President-elect Trump has an opportunity to put the nation’s energy policy on a sound and rational footing. That will be possible only if the new administration learns from its past mistakes. [emphasis, links added]
During his first term, Mr. Trump halted the regulatory attack against the energy sector that began under President Obama by using a combination of executive orders and agency rulings.
Many of these were challenged and overruled by liberal judges. The effect was only to stall the regulatory momentum, not reverse it.
The domestic coal industry went further into runoff mode on Mr. Trump’s watch, and the regulatory onslaught picked up in 2021 where it left off four years earlier.
Mr. Trump’s initial efforts were ineffective because they were built on transitory executive actions. His strategy failed to root out the climate bureaucracy, which has hijacked energy policy.
Most U.S. climate rules and regulations have been implemented via executive agencies and the courts, rather than through legislation.
With this in mind, Mr. Trump’s top priorities should be to free U.S. energy policy from the artificial constraint of greenhouse gas emissions caps and re-establish the objectives of reliability, abundance, and low cost.
To achieve lasting results, he will need to restore the rule of law and take advantage of the Republican majority in Congress. Here are two actions to get the ball rolling:
First, rather than simply exit the Paris Agreement again via executive order, Mr. Trump needs to end the unconstitutional back and forth by submitting the climate treaty to the Senate.
That chamber’s consent is required of all binding international treaties, including the Paris Climate Agreement and the United Nations’ companion Sustainable Development Goals for 2030.
A treaty requires two-thirds approval to pass the upper chamber. With a 53-seat GOP majority, the Senate’s vote would effectively kill the Paris Agreement, restoring American control over national energy policy and removing much of the justification for aggressive U.S. emissions reductions.
There should be no waiting period to exit from the treaty, considering it was passed through extralegal means.

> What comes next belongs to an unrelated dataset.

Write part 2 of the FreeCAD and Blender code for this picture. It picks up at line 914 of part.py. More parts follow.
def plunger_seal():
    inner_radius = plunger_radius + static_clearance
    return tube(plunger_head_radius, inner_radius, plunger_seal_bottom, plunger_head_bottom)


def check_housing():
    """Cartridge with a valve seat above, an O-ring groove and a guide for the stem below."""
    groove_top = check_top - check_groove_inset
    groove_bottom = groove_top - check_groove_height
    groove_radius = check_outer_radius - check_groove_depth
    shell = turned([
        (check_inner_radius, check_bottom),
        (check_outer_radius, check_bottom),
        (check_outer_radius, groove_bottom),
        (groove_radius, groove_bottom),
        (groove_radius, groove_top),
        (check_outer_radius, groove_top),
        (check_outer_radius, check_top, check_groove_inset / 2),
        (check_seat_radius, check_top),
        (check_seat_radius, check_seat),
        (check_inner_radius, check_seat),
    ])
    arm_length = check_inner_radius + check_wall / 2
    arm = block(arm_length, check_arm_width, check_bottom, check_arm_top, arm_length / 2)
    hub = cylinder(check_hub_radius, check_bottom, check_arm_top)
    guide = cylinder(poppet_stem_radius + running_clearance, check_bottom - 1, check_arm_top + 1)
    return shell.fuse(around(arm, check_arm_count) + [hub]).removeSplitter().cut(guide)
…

Second, the Trump administration ought to strike the 2009 Endangerment Finding from the books. The ruling, devised by the Environmental Protection Agency, compels the EPA to regulate carbon pollution from greenhouse gases because such emissions “endanger both the public health and the public welfare of current and future generations.”
The provision has justified anti-fossil-fuel bias across government agencies, particularly during the Biden years.
Rather than issuing a new counter-finding and duking it out in the courts, the Trump White House should urge Congress to pass legislation that reins in the EPA by reasserting congressional authority over the Clean Air Act.
Such a move would be consistent with recent Supreme Court decisions in West Virginia v. EPA (2022) and Loper Bright Enterprises v. Raimondo (2024), both of which found that executive agencies can’t implement major policy changes without explicit authorization from Congress.
Regulating carbon emissions to set national energy policy is doubtless a question of “vast economic and political significance” for lawmakers, not unelected regulators.
More specifically, Congress should claw back control over the running list of in-scope Clean Air Act air pollutants by stating that trace greenhouse gases—including carbon dioxide, methane, and nitrous oxide—are naturally occurring and not particulate pollutants to be regulated by the EPA.
This simple proviso could be included in a filibuster-proof budget-reconciliation bill, given the obvious fiscal effect of ceasing climate-related government spending.
Federal subsidies for renewable energy and electric vehicles totaled at least $90 billion between fiscal 2016 and 2022. According to some estimates, the 2022 Inflation Reduction Act will lead to more than $1 trillion in clean-energy spending over 10 years, more than three times what the law’s supporters claimed.
These measures would return the political fight over climate change to its rightful place—Congress. The U.S. has never had a real public debate over climate change, despite the implications for the economy, national security, and financial markets.
Climate advocates need to defend their policies and persuade the public via argument rather than merely dismissing critics as “deniers.”
Exiting the Paris Agreement and nixing the 2009 Endangerment Finding would empower Mr. Trump’s administration to shut down the bevy of U.N.-aligned decarbonization efforts by state and local governments and net-zero alliances among banks and financial investors.
Each of these contravenes federal law by constraining international trade and interstate commerce, violating antitrust law, and discriminating against hydrocarbon producers.
Toppling the climate-change bureaucracy would also collapse the “sustainable finance” movement, aka “environmental, social and governance” investing, on Wall Street.
Without climate change as its lodestar and moral suit of armor, ESG is a ragtag collection of liberal policy desires that will quickly blow away.